→ **Task to complete**:
Lines that include the word "into" are the ones to copy.

— Begin Raw records —

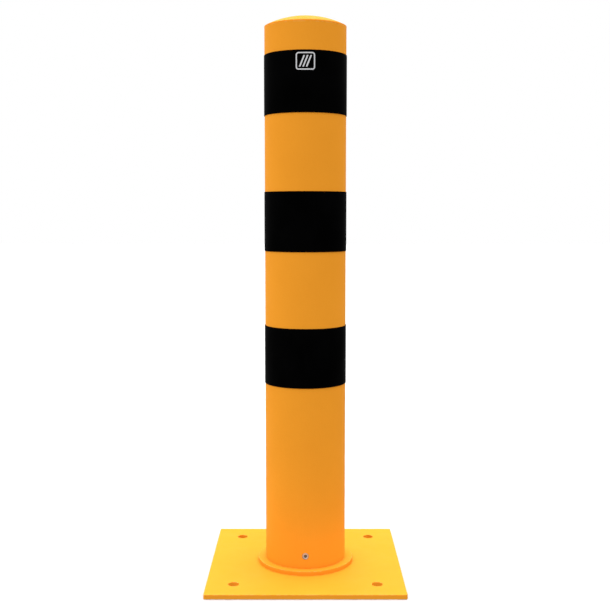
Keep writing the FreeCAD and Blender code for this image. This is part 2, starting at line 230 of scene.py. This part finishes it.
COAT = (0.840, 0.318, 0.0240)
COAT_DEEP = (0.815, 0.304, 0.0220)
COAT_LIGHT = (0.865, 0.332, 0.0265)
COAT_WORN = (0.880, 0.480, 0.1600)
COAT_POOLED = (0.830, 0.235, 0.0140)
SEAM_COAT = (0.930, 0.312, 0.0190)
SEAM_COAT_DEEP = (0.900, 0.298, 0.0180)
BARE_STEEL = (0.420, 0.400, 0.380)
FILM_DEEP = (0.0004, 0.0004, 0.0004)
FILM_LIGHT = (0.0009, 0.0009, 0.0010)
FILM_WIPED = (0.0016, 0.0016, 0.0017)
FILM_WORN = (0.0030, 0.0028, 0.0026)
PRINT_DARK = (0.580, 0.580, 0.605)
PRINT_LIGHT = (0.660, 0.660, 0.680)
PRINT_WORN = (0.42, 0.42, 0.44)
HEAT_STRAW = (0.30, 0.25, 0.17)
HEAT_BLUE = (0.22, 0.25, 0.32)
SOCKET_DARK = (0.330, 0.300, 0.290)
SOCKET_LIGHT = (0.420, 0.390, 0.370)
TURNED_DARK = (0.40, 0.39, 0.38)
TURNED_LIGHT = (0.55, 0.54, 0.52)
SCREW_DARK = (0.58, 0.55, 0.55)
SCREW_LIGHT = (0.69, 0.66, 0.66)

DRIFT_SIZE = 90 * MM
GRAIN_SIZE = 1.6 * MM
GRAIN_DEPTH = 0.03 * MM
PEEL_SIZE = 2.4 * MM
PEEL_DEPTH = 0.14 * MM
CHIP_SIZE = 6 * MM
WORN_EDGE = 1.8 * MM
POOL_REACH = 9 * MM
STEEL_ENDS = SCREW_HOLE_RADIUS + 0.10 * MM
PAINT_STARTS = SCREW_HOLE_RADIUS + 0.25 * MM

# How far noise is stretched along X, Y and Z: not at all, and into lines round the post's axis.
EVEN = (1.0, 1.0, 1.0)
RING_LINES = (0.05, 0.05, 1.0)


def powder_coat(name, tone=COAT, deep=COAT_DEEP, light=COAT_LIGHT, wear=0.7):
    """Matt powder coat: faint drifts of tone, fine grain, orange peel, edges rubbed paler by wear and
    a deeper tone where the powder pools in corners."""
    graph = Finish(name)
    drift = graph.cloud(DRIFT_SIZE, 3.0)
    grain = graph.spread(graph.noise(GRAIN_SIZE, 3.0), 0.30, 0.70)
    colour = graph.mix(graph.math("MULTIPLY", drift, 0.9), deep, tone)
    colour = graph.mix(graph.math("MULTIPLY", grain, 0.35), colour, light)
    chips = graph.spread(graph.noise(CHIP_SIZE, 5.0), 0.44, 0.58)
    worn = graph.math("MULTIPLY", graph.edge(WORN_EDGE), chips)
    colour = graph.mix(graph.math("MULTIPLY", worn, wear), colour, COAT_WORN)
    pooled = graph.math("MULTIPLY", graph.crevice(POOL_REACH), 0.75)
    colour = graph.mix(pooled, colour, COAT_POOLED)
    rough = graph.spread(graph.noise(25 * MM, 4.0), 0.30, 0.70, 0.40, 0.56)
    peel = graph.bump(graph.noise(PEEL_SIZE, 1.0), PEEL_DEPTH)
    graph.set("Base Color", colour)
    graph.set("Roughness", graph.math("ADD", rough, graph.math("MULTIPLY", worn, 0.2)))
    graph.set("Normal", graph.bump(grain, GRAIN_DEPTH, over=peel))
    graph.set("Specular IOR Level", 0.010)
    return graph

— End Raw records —
— Begin Raw records —

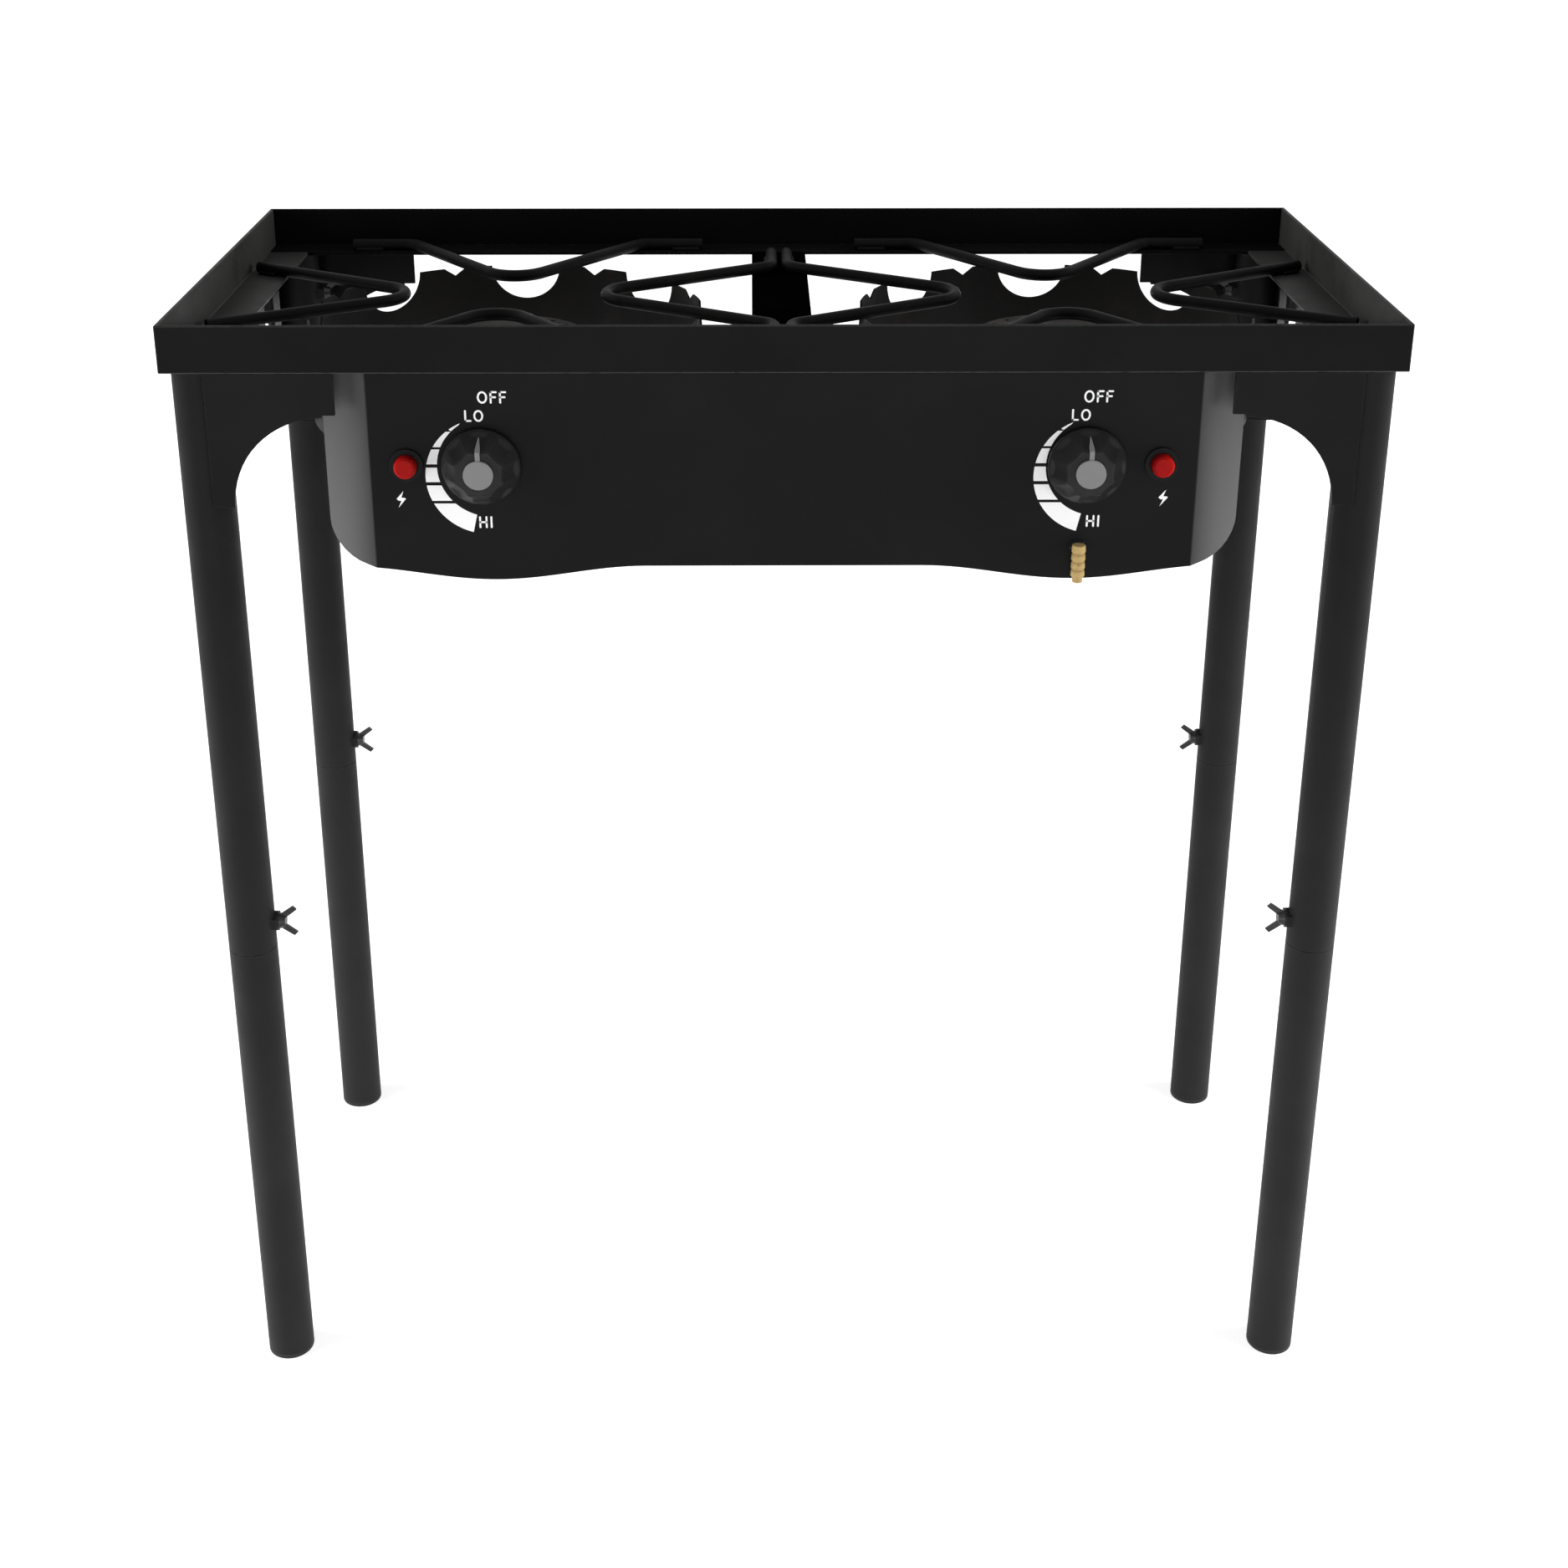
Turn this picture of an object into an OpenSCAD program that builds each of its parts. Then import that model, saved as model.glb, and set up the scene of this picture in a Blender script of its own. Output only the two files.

— End Raw records —

→ **Problem solution**:
# How far noise is stretched along X, Y and Z: not at all, and into lines round the post's axis.
Turn this picture of an object into an OpenSCAD program that builds each of its parts. Then import that model, saved as model.glb, and set up the scene of this picture in a Blender script of its own. Output only the two files.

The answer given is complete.